US20260123543A1
SEMICONDUCTOR CHIP AND SEMICONDUCTOR PACKAGE STRUCTURE
Publication
Application
Classifications
IPC Classifications
CPC Classifications
Applicants
CXMT Corporation
Inventors
Tianqi Fan
Abstract
The present disclosure relates to a semiconductor chip and a semiconductor package structure. The semiconductor chip includes: address pads, where the address pads are distributed along the direction perpendicular to the central axis of the semiconductor chip, and the address pads are in mirror symmetry, with the central axis of the semiconductor chip as the center line; and data pads, where the data pads are distributed along the direction perpendicular to the central axis of the semiconductor chip, and the data pads are in mirror symmetry, with the central axis of the semiconductor chip as the center line.

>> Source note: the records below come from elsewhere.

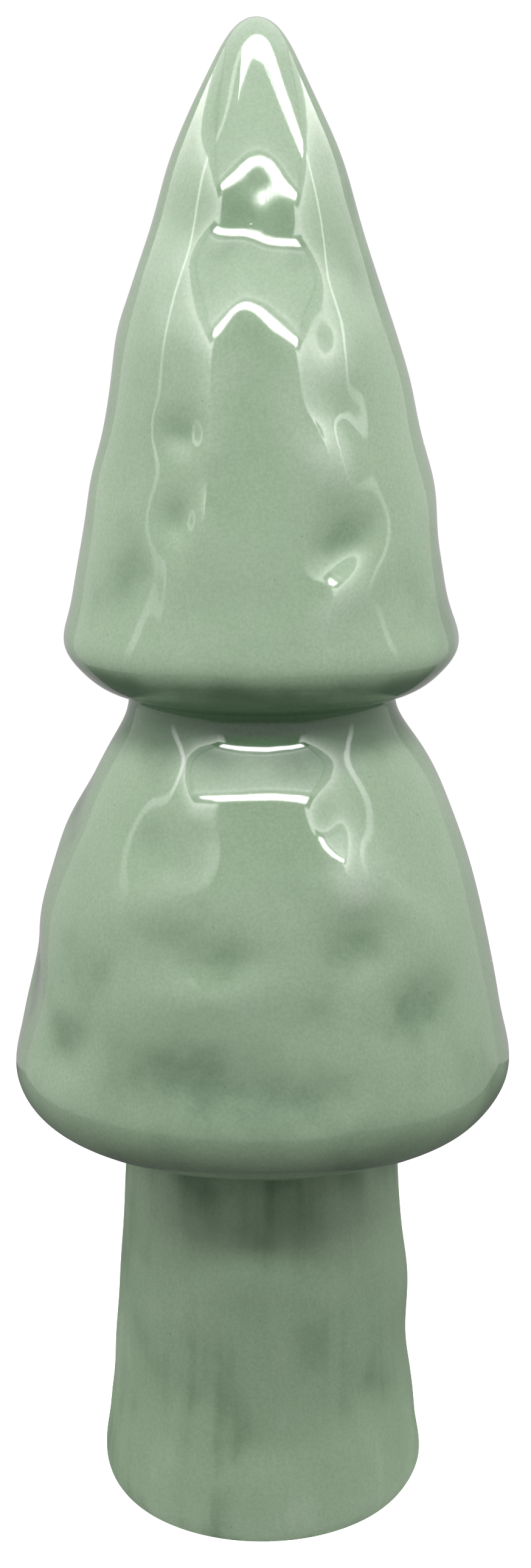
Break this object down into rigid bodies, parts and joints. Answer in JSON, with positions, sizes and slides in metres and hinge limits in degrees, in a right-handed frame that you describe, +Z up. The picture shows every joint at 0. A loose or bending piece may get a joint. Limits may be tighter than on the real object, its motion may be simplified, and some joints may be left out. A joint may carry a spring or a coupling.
{
  "type": "ceramic tree figurine",
  "caption": "Hollow glazed stoneware figurine: two bell-shaped fir tiers on a flared trunk, with a hand-pressed surface and a felt ring under the foot, to stand on a shelf.",
  "frame": {"origin": "centre of the foot, on the surface that the figurine stands on", "axes": "+Z up through the tip; -Y is the front; the figurine is round about Z"},
  "size_m": [0.1014, 0.1014, 0.3],
  "materials": {
    "celadon_glaze": "glossy translucent glaze, darker where it gathers in the dents",
    "felt": "matt pressed wool"
  },
  "bodies": {
    "root": {"upper_tier": "celadon_glaze", "lower_tier": "celadon_glaze", "trunk": "celadon_glaze", "neck_luting_ring": "celadon_glaze", "collar_luting_ring": "celadon_glaze", "felt_ring": "felt"}
  },
  "joints": []
}
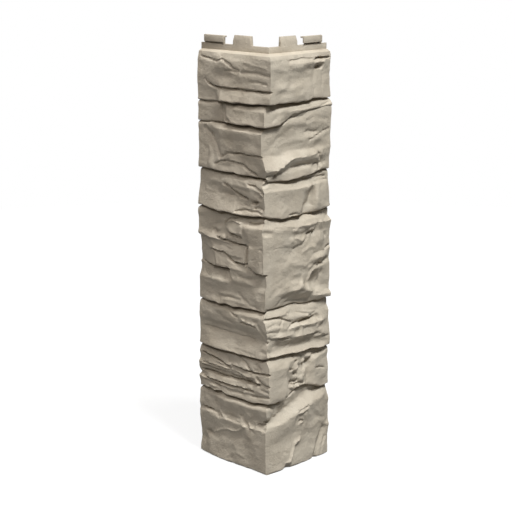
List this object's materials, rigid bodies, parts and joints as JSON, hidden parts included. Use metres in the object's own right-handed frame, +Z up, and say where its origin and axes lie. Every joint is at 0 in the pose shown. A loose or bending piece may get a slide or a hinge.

The mirror-symmetrical address pads further include a first flip circuit, the first flip circuit being configured to achieve signal interchange between the mirror-symmetrical address pads, and the mirror-symmetrical data pads further include a second flip circuit, the second flip circuit being configured to achieve signal interchange between the mirror-symmetrical data pads.
Figures
Description
CROSS-REFERENCE TO RELATED APPLICATIONS
[0001]This application is a continuation of International Patent Application No. PCT/CN2025/084340, filed on Mar. 24, 2025, which claims the benefit of Chinese Patent Application No. 202411473147.2, titled “SEMICONDUCTOR CHIP AND SEMICONDUCTOR PACKAGE STRUCTURE”, filed with the China National Intellectual Property Administration (CNIPA) on Oct. 22, 2024, the disclosures of which are incorporated herein by reference in their entireties.
TECHNICAL FIELD
[0002]The present disclosure relates to the technical field of semiconductors, particularly to a semiconductor chip and a semiconductor package structure.
BACKGROUND
[0003]In the technical field of semiconductors, particularly in semiconductor package design, signal integrity is a critical factor. When a chip and another chip are attached in a mirror-image manner (i.e., the chip and the other chip are bonded in a face-to-face manner) to form a dual memory module (rank), the pads of the two chips need to be connected through a rerouting layer/redistribution layer (RDL) in order to achieve correct transmission of signals. The function of the rerouting layer/redistribution layer (RDL) is to redistribute the signal paths so that signals can be led out from the pads of the chip to the external pins of the package, while also optimizing the signal transmission paths.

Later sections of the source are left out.